Dans le fonds, cette réforme du régime juridique des changes vise à favoriser la reconstitution des réserves de change des Etats membres, limiter les transactions illégitimes, garantir la rétrocession par les banques de leurs avoirs, veiller au rapatriement des recettes d’exportations et renforcer les pouvoirs de la Beac et de la Cobac en matière de suivi et d’exécution des sanctions. D’après la Beac, la hausse des rétrocessions soulignée plus haut a positivement impacté les réserves de change de la communauté qui se sont établies à 4348 milliards de FCFA en 2019, contre 3 777 milliards un an plus tôt.

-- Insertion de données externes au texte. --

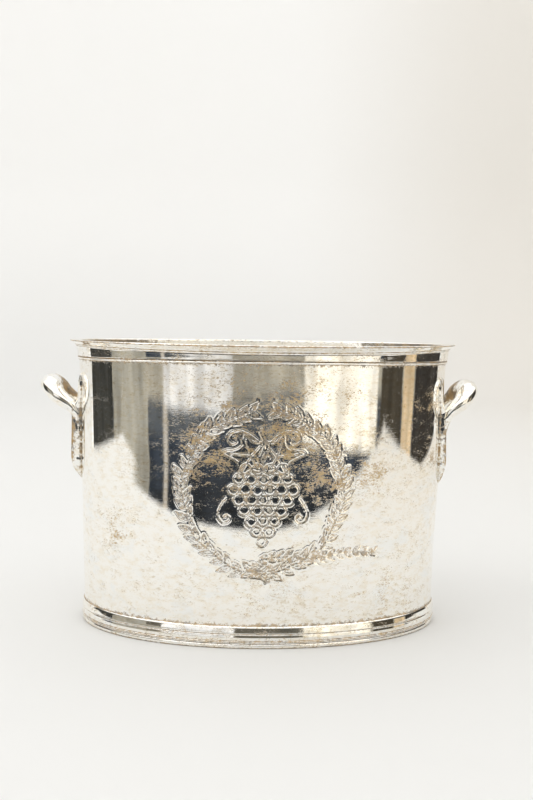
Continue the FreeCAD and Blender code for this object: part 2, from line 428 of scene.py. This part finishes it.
def wall_dirt_and_shade(points, distance):
    """Dirt and painted shade held by the chased lines and where the wall meets the foot and the
    bead.
    """
    foot = np.exp(-(points[:, 2] - TORUS_HIGH[2]).clip(0) / CREASE_DIRT_AND_SHADE_REACH)
    mouth = np.exp(-(BEAD_LOW[2] - points[:, 2]).clip(0) / CREASE_DIRT_AND_SHADE_REACH)
    lines = np.exp(-(distance / LINE_DIRT_AND_SHADE_REACH) ** 2)
    return np.maximum(LINE_DIRT_AND_SHADE * lines, CREASE_DIRT_AND_SHADE * np.maximum(foot, mouth))


def inner_tarnish_and_shade(points):
    """Brown tarnish and painted shade under the rim, inside, towards the two ends."""
    ends = np.clip((np.abs(points[:, 0]) - 80) / 60, 0, 1)
    under_rim = np.clip((points[:, 2] - 240) / 10, 0, 1)
    return 0.2 + 0.75 * ends * under_rim


def inner_rows():
    """Heights of the inner face's rows, from the mouth down.

    A row close to each edge keeps the edge's shading off the rest of the face.
    """
    close = 0.4
    high, low = WALL_HIGH[2], WALL_LOW[2]
    return np.concatenate([[high], np.linspace(high - close, 232, 4),
                           np.linspace(226, low + close, 5), [low]])


def wall_shell(material):
    """The rolled sheet, with its dents, chased ornament, and dirt and painted shade in the
    lines.
    """
    turns = wall_turns()
    heights = wall_heights()
    inner_heights = inner_rows()
    outer = np.concatenate([wall_points(turns, z, 0) for z in heights])
    inner = np.concatenate([wall_points(turns, z, -SHEET) for z in inner_heights])
    distance = np.full(len(outer), NO_LINE_NEAR)
    front = np.flatnonzero(outer[:, 1] < 0)
    distance[front] = distance_to_lines(outer[front, 0], outer[front, 2], chased_lines())
    shift = chased_depth(distance) + dents(outer)
    outer[:, :2] += wall_normals(*outer.T) * shift[:, None]
    points = settle(np.concatenate([outer, inner]))
    faces = grid_faces(len(heights) + len(inner_heights), len(turns), close_rows=True)
    values = {"dirt_and_shade": np.concatenate([wall_dirt_and_shade(outer, distance), inner_tarnish_and_shade(inner)]),
              "wear": np.concatenate([wear_of(outer), np.full(len(inner), -1.0)])}
    return mesh_piece("wall_shell", points, faces, material, ["body_wall"], values)


def floor_pan(material):
    """The plate, gently dished, with its turned-down lip."""
    turns = np.linspace(0, 2 * math.pi, 240, endpoint=False)
    top, bottom = PLATE_HIGH[2], PLATE_LOW[2]
    a, b = half_axes(top)
    section = [(share, top - FLOOR_DISH * (1 - share ** 2))
               for share in np.linspace(0.03, 0.97, 14)]
    section += [(0.99, top - 0.1), (1.0, top - 0.6), (1.0, bottom + 0.3), (0.998, bottom)]
    section += [(0.985, bottom), (0.982, bottom + 0.4), (0.982, top - FLOOR_THICKNESS)]
    section += [(share, top - FLOOR_THICKNESS - FLOOR_DISH * (1 - share ** 2))
                for share in np.linspace(0.96, 0.03, 12)]
    rows = [np.column_stack([share * (a - SHEET) * np.cos(turns),
                             share * (b - SHEET) * np.sin(turns),
                             np.full(len(turns), z)]) for share, z in section]
    points = np.concatenate(rows)
    faces = grid_faces(len(section), len(turns)) + end_faces(len(turns), len(points))
    edge = np.repeat([0.9 * share ** 40 for share, z in section], len(turns))
    values = {"dirt_and_shade": edge, "wear": np.full(len(points), 0.8)}
    return mesh_piece("floor_pan", settle(points), faces, material, ["base_plate"],
                      values)


def sharp(point):
    """A corner of an outline: spline() keeps a doubled point sharp."""
    return [point, point]


def foot_pieces(material):
    """Base wire, ribbed strip and rounded moulding, each from its (out, up) outline."""
    wire = [*sharp((WIRE_INSIDE, 0.5)), (-2.7, 0), (0.4, 0), (1.5, 0.6), (1.8, 2.0),
            (1.5, 3.4), (0.6, WIRE_TOP), *sharp((WIRE_INSIDE, WIRE_TOP))]
    ring_piece("foot_wire", "foot_base_wire", wire, material,
               [(0.6, WIRE_TOP), (1.5, 0.2)], 0.9)
    low, top = BAND_LOW[2], BAND_HIGH[2]
    band = [*sharp((SUNK, low)), (1.5, low), (1.85, low + 0.3), (1.9, low + 1.3),
            (2.2, low + 1.8), (1.9, low + 2.3), (1.9, top - 3.2), (1.84, top - 2.6),
            (1.54, top - 1.3), (1.38, top - 0.6), *sharp((1.0, top)), *sharp((SUNK, top))]
    ring_piece("foot_strip", "foot_band", band, material,
               [(1.4, low), (1.9, low + 1.2), (1.9, low + 2.4), (1.0, top)], 0.5)
    low, top = TORUS_LOW[2], TORUS_HIGH[2]
    torus = [*sharp((SUNK, low)), *sharp((1.0, low)), (1.5, low + 0.3), (2.0, low + 0.7),
             (2.2, low + 1.1), (2.1, low + 1.6), (1.93, low + 2.4), (1.7, low + 3.4),
             (1.46, low + 4.4), (1.2, low + 5.4), (0.85, low + 6.2), *sharp((0.3, top)),
             *sharp((SUNK, top))]
    ring_piece("foot_roll", "foot_torus", torus, material,
               [(1.0, low), (0.3, top)], 0.55)


def mouth_pieces(material):
    """Bead, nearly upright collar and flared lip, each from its (out, up) outline."""
    low, top = BEAD_LOW[2], BEAD_HIGH[2]
    bead = [*sharp((SUNK, low)), (0.4, low + 0.1), (1.1, low + 0.7), (1.35, (low + top) / 2),
            (1.1, top - 0.7), (0.4, top - 0.1), *sharp((SUNK, top))]
    ring_piece("bead_wire", "mouth_bead", bead, material,
               [(0.6, low + 0.2), (0.7, top - 0.3)], 0.75)
    low, top = COLLAR_LOW[2], COLLAR_HIGH[2]
    collar = [*sharp((SUNK, low)), *sharp((0.6, low)), (1.1, low + 0.4), (1.08, low + 2.5),
              (1.08, low + 5.0), (1.1, top - 0.6), *sharp((1.35, top)), *sharp((SUNK, top))]
    ring_piece("collar_strip", "mouth_collar", collar, material,
               [(1.0, low + 0.1), (1.2, top)], 0.6)
    low, top = RIM_LOW[2], RIM_HIGH[2]
    rim = [*sharp((0, low)), *sharp((1.5, low)), (1.9, low + 0.7), (2.8, low + 1.8),
           (4.0, low + 2.9), (5.3, low + 3.9), (6.2, low + 4.6), (6.8, low + 5.1),
           (6.9, low + 5.6), (6.6, low + 6.2), (6.0, top), (3.0, top - 0.05),
           (0.0, top - 0.2), (-0.9, top - 0.5), (-SHEET, top - 1.2),
           *sharp((-SHEET, top - 2.0)), *sharp((0, top - 2.0))]
    ring_piece("rim_roll", "rim", rim, material,
               [(6.9, low + 5.6), (2.3, low + 1.3)], 0.65)


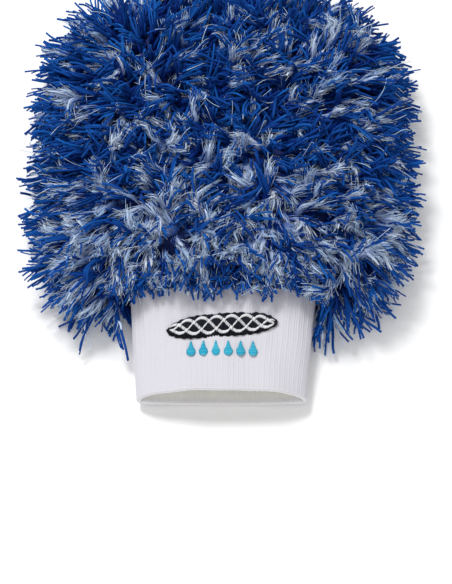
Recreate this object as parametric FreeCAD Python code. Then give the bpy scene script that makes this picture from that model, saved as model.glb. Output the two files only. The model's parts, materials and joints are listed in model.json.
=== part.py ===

Au 1er semestre 2020, ces réserves ont atteint 5152 milliards de F CFA, soit une hausse de 20,5% du niveau des avoirs extérieurs enregistrés au 30 juin 2019. Pour atteindre de telles performances, la banque centrale a dû mettre en place d’un système de « reporting quotidien » de suivi des obligations des assujettis en termes de rapatriement et de rétrocession des devises. « Ce dispositif est en cours d’amélioration par le développement d’une application dédiée au traitement des transferts et au suivi du respect des dispositions de la règlementation de change » indique la banque centrale.

Afin d’assurer le suivi des opérations transfrontalières effectués par les banques commerciales, l’institut d’émission annonce avoir mis sur pied l’outil Swift Scope depuis mars 2019. « La Beac peut ainsi renforcer la surveillance des violations aux dispositions règlementaires, notamment celles relatives aux obligations de rapatriement et de rétrocession ».